Due to his bad luck with people, Gandhi resorts to using a phone book to call people and say, "Wrong number", in which he uses the opportunity to speak with unknown people. Through this eccentric method, he calls Shanmathi one night. She was on the verge of committing suicide as her father had forced her into flying off to Malaysia since he disliked her love for singing, traveling and enjoying without a care in the world. It was then that Gandhi called, successfully preventing her from committing suicide. He then advises her on how she ought to face her problems and not run away from them like a coward, thereby changing her decision. The both of them have therefore never seen each other before. However, the gratitude that Shanmathi had for Gandhi slowly started blossoming into love as the both of them continued to speak on the phone with each other. Shanmathi wants to meet Gandhi at a restaurant, to which he reluctantly agreed. Despite his low self esteem, he gets excited as this is the first time someone has expressed liking for him. He dresses up fashionably for the first time and enters the restaurant with flowers, positive that his phone-lover would approve of him. However, upon entering the restaurant, he realizes that she is Shanmathi, the girl who has great distaste for him.
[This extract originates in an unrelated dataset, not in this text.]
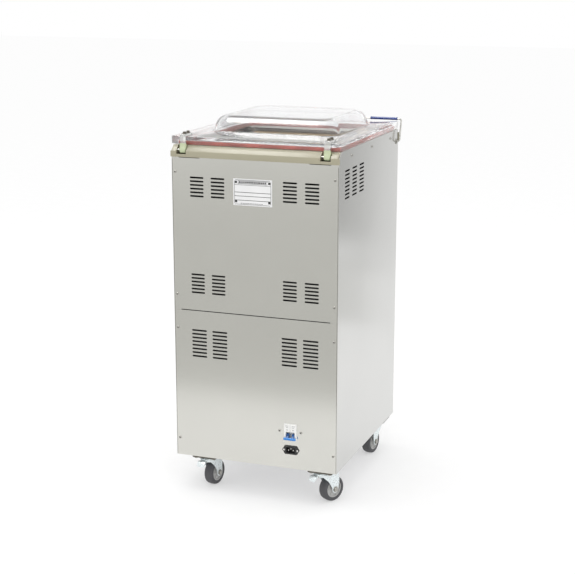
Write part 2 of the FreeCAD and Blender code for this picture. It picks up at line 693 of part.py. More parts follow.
def key_pad():
    """The overlay with its display window, and three push keys below the window."""
    overlay = body("key_overlay")
    flat = sketch(overlay, "XZ_Plane", "cab_d / 2 + 1.6")
    rounded(flat, "overlay_w", "overlay_h", "6", ("overlay_x", "control_mid"))
    pad(overlay, flat, "1.6", back=True)
    for k, name in enumerate(("key_left", "key_middle", "key_right")):
        x = "overlay_x + %d" % (38 * (k - 1))
        hole = sketch(overlay, "XZ_Plane", "cab_d / 2 + 1.6")
        rectangle(hole, "key_w + 0.6", "key_w + 0.6", (x, "control_mid - 22"))
        pocket(overlay, hole, "2")
        key = body(name)
        cap = sketch(key, "XZ_Plane", "cab_d / 2 + 3.6")
        rounded(cap, "key_w", "key_w", "2", (x, "control_mid - 22"))
        pad(key, cap, "7", back=True)


# ---------------------------------------------------------------- pump compartment

def pump_set():
    floor = "base_z + tray_wall"
    casing = block(("150", "230", "150"), ("pump_x", "pump_y - 90"), floor)
    cover = block(("170", "30", "170"), ("pump_x", "pump_y + 40"), floor)
    inlet = rod("22", "40", ("pump_x - 40", "pump_y - 60", floor + " + 150"))
    keep(fuse([casing, cover, inlet]), "vacuum_pump")
    motor = rod("motor_r", "150", ("pump_x", "pump_y + 55.3", floor + " + 90"), "Y")
    fan = rod("motor_r - 8", "30", ("pump_x", "pump_y + 205.3", floor + " + 90"), "Y")
    feet = block(("150", "90", "12"), ("pump_x", "pump_y + 130"), floor)
    stand = block(("60", "90", "20"), ("pump_x", "pump_y + 130"), floor)
    keep(fuse([motor, fan, feet, stand]), "pump_motor")
    keep(rod("42", "170", ("pump_x + 35", "pump_y - 130", floor + " + 150.2")), "exhaust_filter")
    keep(block(("95", "110", "100"), ("-150", "-180"), floor), "transformer")


def control_box():
    """The electronics box, standing off the back of the control panel on four posts."""
    front = "-cab_d / 2"
    case = block(("200", "46", "85"), ("0", front + " + 31"), "control_mid - 45")
    posts = [rod("4", "7", (x, front + " + sheet", "control_mid + %d" % z), "Y")
             for x in ("-90", "90") for z in (-38, 33)]
    keep(fuse([case] + posts), "control_box")


def vacuum_hose():
    """The hose from the pump's inlet up to the port in the chamber floor."""
    hose = body("vacuum_hose")
    low = Vector(num("pump_x - 40"), num("pump_y - 60"), num("base_z + tray_wall + 190.2"))
    high = Vector(num("port_x"), num("port_y"), num("deck_z - chamber_deep - chamber_wall - 0.2"))
    across = Vector(high.x - low.x, high.y - low.y, 0)
    move(hose, str(low.x), str(low.y), str(low.z), turn=Rotation(Vector(1, 0, 0), across))
    run = across.Length
    path = sketch(hose, "XZ_Plane")
    rise = high.z - low.z
    bent_path(path, [Vector(0, 0, 0), Vector(0, rise * 0.4, 0), Vector(run, rise * 0.6, 0),
                     Vector(run, rise, 0)], 90)
    section = sketch(hose, "XY_Plane")
    circle(section, "port_r + 2")
    pipe = hose.newObject("PartDesign::AdditivePipe", "vacuum_hose_pipe")
    pipe.Profile = section
    pipe.Spine = (path, ["Edge%d" % k for k in range(1, path.GeometryCount + 1)])
    doc.recompute()


# ---------------------------------------------------------------- castors

CASTORS = {
    "rear_right": ("-castor_mid - castor_x", "castor_rear", -120),
    "rear_left": ("-castor_mid + castor_x", "castor_rear", -100),
    "front_right": ("-castor_mid - castor_front_x", "-castor_front", 80),
    "front_left": ("-castor_mid + castor_front_x", "-castor_front", 95),
}


def castor_plates():
    """Square top plates, each with a round cup for the kingpin and a bolt in every corner."""
    plates = []
    bolts = []
    for x, y, heading in CASTORS.values():
        plate = block(("castor_plate", "castor_plate", "plate_thick"), (x, y), "base_z - plate_thick")
        cup = rod("24", "8", (x, y, "base_z - 10.5"))
        holes = [rod("5 + running", "11.1", (x, y, "base_z - 11"))]
        for a, b in ((-1, -1), (-1, 1), (1, -1), (1, 1)):
            corner = ("(%s) + %d" % (x, 28 * a), "(%s) + %d" % (y, 28 * b))
            holes.append(rod("4.2", "plate_thick", corner + ("base_z - plate_thick",)))
            bolts.append(fuse([rod("6", "4", corner + ("base_z - plate_thick - 4",)),
                               rod("3.9", "plate_thick", corner + ("base_z - plate_thick - 0.5",))]))
        plates.append(cut(fuse([plate, cup]), fuse(holes)))
    keep(group(plates), "castor_plates")
    keep(group(bolts), "castor_bolts")


def castor(label, x, y, heading):
    """Fork, axle, hub, tyre and brake pedal; the wheel trails along the fork's own +X."""
    turn = Rotation(Vector(0, 0, 1), heading)

    def seat(thing, name):
        keep(thing, name + "_" + label)
        move(thing, x, y, "0", turn=turn)

    leg_gap = "tyre_wide + 5"
    crown = fuse([rod("22", "3", ("0", "0", "base_z - 14")),
                  block(("30", leg_gap + " + 5", "3"), ("trail / 2", "0"), "base_z - 14"),
                  rod("5", "12", ("0", "0", "base_z - 13"))])
    legs = []
    for side in (-1, 1):
        leg = doc.addObject("Part::Wedge", "leg")
        bind(leg, Xmin="0", Xmax="52", X2min="30", X2max="46", Ymin="0", Ymax="base_z - 11 - wheel_r + 10",
             Zmin="0", Zmax="2.5", Z2min="0", Z2max="2.5")
        leg.Placement = Placement(Vector(), Rotation(Vector(1, 0, 0), -90))
        move(leg, "-8", "%d * (%s) / 2 %s" % (side, leg_gap, "- 2.5" if side < 0 else ""), "base_z - 11")
        legs.append(leg)
    ears = []
    for across in ("-8", "8"):
        ears.append(block(("10", "3", "12"), ("-pedal_x + 1", across), "base_z - pedal_drop - 4"))
        ears.append(block(("14", "3", "3"), ("-pedal_x + 6", across), "base_z - 14"))
    pedal_pin = rod("2", "19", ("-pedal_x", "-9.5", "base_z - pedal_drop"), "Y")
    bore = rod("axle_r", "80", ("trail", "-40", "wheel_r"), "Y")
    fork = cut(fuse([crown, pedal_pin] + legs + ears), bore)
    axle = fuse([rod("axle_r", leg_gap + " + 9", ("trail", "-(%s) / 2 - 4.5" % leg_gap, "wheel_r"), "Y"),
                 rod("6.5", "4", ("trail", "(%s) / 2 + 2.5" % leg_gap, "wheel_r"), "Y"),
                 rod("6.5", "4", ("trail", "-(%s) / 2 - 6.5" % leg_gap, "wheel_r"), "Y")])
    seat(group([fork, axle]), "castor_fork")
    hub = cut(fuse([rod("hub_r - 0.01", "tyre_wide - 7", ("trail", "-tyre_wide / 2 + 3.5", "wheel_r"), "Y"),
                    rod("10", "tyre_wide + 4", ("trail", "-tyre_wide / 2 - 2", "wheel_r"), "Y")]),
              rod("axle_r + running", "60", ("trail", "-30", "wheel_r"), "Y"))
    seat(hub, "castor_hub")
    tread = doc.addObject("Part::Chamfer", "tread")
    tread.Base = rod("wheel_r", "tyre_wide", ("trail", "-tyre_wide / 2", "wheel_r"), "Y")
    doc.recompute()
    rims = [k for k, edge in enumerate(tread.Base.Shape.Edges, start=1) if len(edge.Vertexes) == 1]
    tread.Edges = [(k, 3.0, 3.0) for k in rims]
    seat(cut(tread, rod("hub_r", "60", ("trail", "-30", "wheel_r"), "Y")), "castor_tyre")
    pedal = fuse([block(("16", "29", "2.5"), ("-pedal_x - 14", "0"), "base_z - pedal_drop - 3"),
                  block(("8", "12", "2.5"), ("-pedal_x - 4", "0"), "base_z - pedal_drop - 3"),
                  rod("4", "12", ("-pedal_x", "-6", "base_z - pedal_drop"), "Y")])
    pedal_bore = rod("2 + running", "14", ("-pedal_x", "-7", "base_z - pedal_drop"), "Y")
    seat(cut(pedal, pedal_bore), "castor_pedal")


# ---------------------------------------------------------------- build and write

base_frame()
cabinet_panels()
hinge_rail()
front_rail()
vacuum_chamber()
panel_screws()
rating_plate()
lid_dome()
lid_gasket()
hinge_arm("hinge_arm_left", 1)
hinge_arm("hinge_arm_right", -1)
hinge_bolts()
press_bars()
seal_bar("seal_bar_front", "-")
seal_bar("seal_bar_rear", "")
lift_cylinders()
filler_plate()
lock_lever()
circuit_breaker()
power_inlet()
vacuum_gauge()
stop_button()
key_pad()
pump_set()
control_box()
vacuum_hose()
castor_plates()
for name, (x, y, heading) in CASTORS.items():
    castor(name, x, y, heading)
doc.recompute()

for thing in doc.Objects:
    assert not {"Invalid", "Error"} & set(thing.State), thing.Label
for thing in SUB_PARTS:
    assert not thing.Shape.isNull() and thing.Shape.isValid(), thing.Label
os.makedirs("parts", exist_ok=True)
for thing in SUB_PARTS:
    thing.Shape.exportStep("parts/%s.step" % thing.Label)
    print(thing.Label, len(thing.Shape.Solids), round(thing.Shape.Volume / 1000, 1))
print(len(SUB_PARTS), "sub-parts")
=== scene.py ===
"""Looks for a floor-standing vacuum packing machine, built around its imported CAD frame.

Shapes are written in millimetres in the frame's own axes (+Z up, +Y to the back) and
scaled to metres when a piece is made.
"""

import json
import math
import random

import bmesh
import bpy
from mathutils import Matrix, Vector


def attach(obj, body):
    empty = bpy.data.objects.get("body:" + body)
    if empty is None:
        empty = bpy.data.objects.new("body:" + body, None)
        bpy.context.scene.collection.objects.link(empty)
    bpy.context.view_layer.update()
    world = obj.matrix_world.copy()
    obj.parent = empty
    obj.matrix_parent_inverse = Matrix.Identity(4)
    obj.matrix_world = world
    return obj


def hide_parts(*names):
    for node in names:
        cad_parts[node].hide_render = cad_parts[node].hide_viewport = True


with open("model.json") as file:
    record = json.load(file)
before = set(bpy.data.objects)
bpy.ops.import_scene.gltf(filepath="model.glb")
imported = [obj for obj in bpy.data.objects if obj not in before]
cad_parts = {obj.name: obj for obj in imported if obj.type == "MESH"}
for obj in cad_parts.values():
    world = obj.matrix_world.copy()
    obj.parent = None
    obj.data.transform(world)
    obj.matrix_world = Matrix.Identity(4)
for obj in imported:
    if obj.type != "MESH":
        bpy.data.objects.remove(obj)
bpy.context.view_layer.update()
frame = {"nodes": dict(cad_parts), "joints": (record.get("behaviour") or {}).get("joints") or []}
scene = bpy.context.scene
random.seed(7)

MM = 0.001
SHEET_X, SHEET_Y = 245, 288.5
BASE_Z, DECK_Z = 105, 1013
ORIGIN = (0, 0, 0)


# ---------------------------------------------------------------- materials

def shader(name, color, roughness, metallic=0.0, **sockets):
    """A Principled material with its constant values on the shader's own sockets."""
    mat = bpy.data.materials.new(name)
    mat.use_nodes = True
    bsdf = mat.node_tree.nodes["Principled BSDF"]
    bsdf.inputs["Base Color"].default_value = (*color, 1)
    bsdf.inputs["Roughness"].default_value = roughness
    bsdf.inputs["Metallic"].default_value = metallic
    for key, value in sockets.items():
        bsdf.inputs[key.replace("_", " ")].default_value = value
    mat.diffuse_color = (*color, 1)
    return mat


def bsdf_of(mat):
    """The material's Principled shader."""
    return mat.node_tree.nodes["Principled BSDF"]


def texture(mat, kind, scale, stretch=(1, 1, 1), **settings):
    """A 3-D texture in the object's own coordinates; returns its value socket."""
    nodes, links = mat.node_tree.nodes, mat.node_tree.links
    coord = nodes.new("ShaderNodeTexCoord")
    mapping = nodes.new("ShaderNodeMapping")
    mapping.inputs["Scale"].default_value = stretch
    node = nodes.new("ShaderNodeTex" + kind)
    node.inputs["Scale"].default_value = scale
    for key, value in settings.items():
        node.inputs[key].default_value = value
    links.new(coord.outputs["Object"], mapping.inputs["Vector"])
    links.new(mapping.outputs["Vector"], node.inputs["Vector"])
    return node.outputs[0]


NOISE_SPAN = (0.3, 0.7)


def ranged(mat, value, span, low=0.0, high=1.0):
    """Stretch a value's span to run from low to high."""
    node = mat.node_tree.nodes.new("ShaderNodeMapRange")
    node.inputs["From Min"].default_value = span[0]
    node.inputs["From Max"].default_value = span[1]
    node.inputs["To Min"].default_value = low
    node.inputs["To Max"].default_value = high
    mat.node_tree.links.new(value, node.inputs["Value"])
    return node.outputs["Result"]


def mix_color(mat, factor, color_a, color_b):
    """Blend the base colour from one to the other as the factor runs from 0 to 1."""
    mix = mat.node_tree.nodes.new("ShaderNodeMix")
    mix.data_type = "RGBA"
    ends = {"A": color_a, "B": color_b}
    for socket in mix.inputs:
        if socket.type == "RGBA":
            socket.default_value = (*ends[socket.name], 1)
    mat.node_tree.links.new(factor, mix.inputs["Factor"])
    output = next(s for s in mix.outputs if s.type == "RGBA")
    mat.node_tree.links.new(output, bsdf_of(mat).inputs["Base Color"])


def vary_roughness(mat, value, low, high):
    """Let a texture move the roughness between two values."""
    mat.node_tree.links.new(ranged(mat, value, NOISE_SPAN, low, high), bsdf_of(mat).inputs["Roughness"])


def vary_color(mat, value, color_a, color_b):
    """Let a texture move the base colour between two shades."""
    mix_color(mat, ranged(mat, value, NOISE_SPAN), color_a, color_b)


def bump(mat, value, strength, distance):
    """Raise the surface by a texture."""
    node = mat.node_tree.nodes.new("ShaderNodeBump")
    node.inputs["Strength"].default_value = strength
    node.inputs["Distance"].default_value = distance
    mat.node_tree.links.new(value, node.inputs["Height"])
    mat.node_tree.links.new(node.outputs["Normal"], bsdf_of(mat).inputs["Normal"])


def shade(color, factor):
    """A lighter or darker shade of a colour."""
    return tuple(min(1, c * factor) for c in color)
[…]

Unfortunately, he spills over her drink while walking by, thereby increasing her distaste for him. He left the restaurant, dejected. When questioned by Shanmathi over the phone about his absence, he informed her that he will approach her on Valentine's Day. However, when he was just about to approach her, he accidentally steps on her scarf, which led to Shanmathi mistaking him for being a pervert. Once again feeling dejected, Gandhi decides never to approach her as she will never like him should she see him. With her friend's help, Shanmathi manages to trace the address of the mystery caller, eventually realizing that he is from her college.
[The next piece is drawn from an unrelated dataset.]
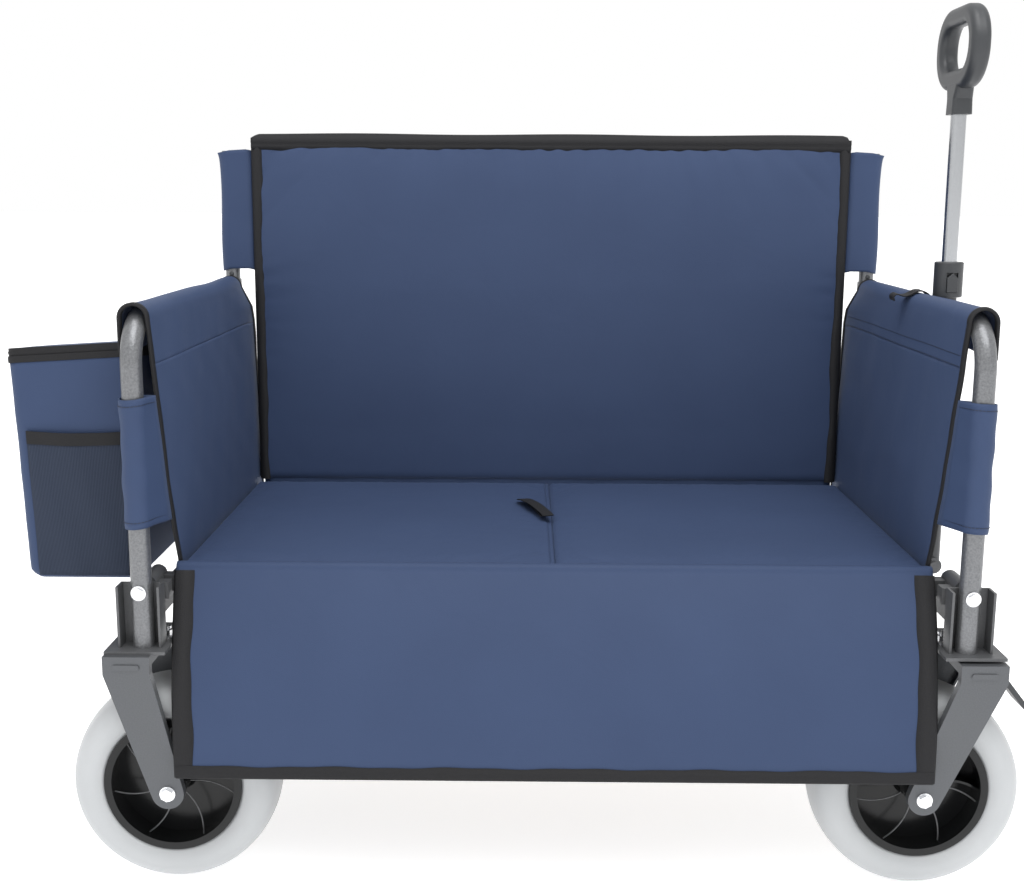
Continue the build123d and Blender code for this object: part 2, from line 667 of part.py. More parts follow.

Gandhi writes beautiful poems during his past time, of which the college's Psychology professor discovers and appreciates. Since the college's culturals was approaching, Shanmathi was appointed to sing a song, of which Gandhi is the lyricist, as appointed by the professor. Despite Gandhi's denial, the professor insists, to which Gandhi reluctantly agreed. When Gandhi asks Shanmathi about the mood of the song to which he can write appropriate lyrics, she neglects him completely, showcasing utter dislike for him. Gandhi overhears her conversation with her friend, in which she reveals how her song should bring forth her mystery lover. Gandhi writes the lyrics accordingly, which Shanmathi never takes notice of. When the professor discovers that Shanmathi was disturbed by her mystery lover, he instructs Boopathy to find out who that mystery lover is.

Aal Thotta Bhoopathy appoints an actor, Bala, to act like Shanmathi's mystery lover so that her real lover will stop Bala and reveal his identity. Shanmathi immediately believes that actor despite vast difference in the voice. To his dismay, Gandhi discovers that Shanmathi is in love with a man who was acting like him. Even when Boopathy scribbles love notes on the walls of the college, Shanmathi's real lover never appeared. Like many of the previous incidents, Gandhi never reveals the truth. Unfortunately, Bala takes advantage of the situation and tries to marry Shanmathi without anyone's knowledge. Gandhi finally opens up to his professor and receives an eye-opening lecture from him. He is then persuaded into revealing his identity and expressing his love for Shanmathi. Meanwhile, Boopathy reveals his ill-fated plot to Shanmathi, who cannot bear it any longer and resorts to suicide once more. Gandhi then uses a speaker to say the very same words of advice against suicide as he first did to her, which reaches Shanmathi's ears. She tries to run into the room where her mystery lover is, only to be stopped by Bala. In a short duel, Boopathy manages to stab Bala's leg and free Shanmathi, who jostles in the crowd and reaches the room her lover was in. Upon discovering that her lover was Gandhi, she regrets dismissing him rudely several times. The movie ends as she runs and hugs Gandhi, delighted that she has found the man she had been dreaming about.

== Production ==
Jeevan made his acting debut in this film. The director was supportive of Jeevan's decision to not cut his hair for the film, which was unconventional for actors during that time.

==Soundtrack==
Music composed by Ramesh Vinayakam.

Track listing
| No. | Title | Singer(s) | Length |
|---|---|---|---|
| 1. | "Jeevan Engae" | Mathangi | 6:08 |
| 2. | "Jyothika Radhika" | Anuradha Sriram | 5:28 |
| 3. | "Kathalai Valarthai" | Ramesh Vinayakam, K. S. Chithra | 5:26 |
| 4. | "Kiss Adippom" | Tippu, Mathangi, Ramesh Vinayakam | 5:36 |
| 5. | "Nenjae Thullipo" | Karthik | 4:50 |
| 6. | "Vaan Mazhai" | Sujatha | 5:21 |
| 7. | "Vimmavey" | Ramesh Vinayakam, Gopika Poornima | 2:46 |
| Total length: |  |  | 35:35 |

== Critical reception ==
Malathi Rangarajan of The Hindu opined that "The imperfect lip-sync at many points, and minor faux pas such as the one about caller-id telephones, could have been avoided. [...] Yet this University, which is a decent, dignified portrayal of love, has an indisputable freshness about it". Sify gave a mixed review stating that "University like the title, is all about half-baked love mixed with the right ingredients like music and comedy. But somehow the film peters out after a promising start".

Malini Mannath of Chennai Online called the film a "a peppy, youthful film with an interesting fresh star team and a pace that doesn't lag". Cinesouth wrote, "The faint thread of suspense in the screenplay and Vivek's comedy are the only two things that make this film slightly watch-able. Other than these, the film is extremely frustrating".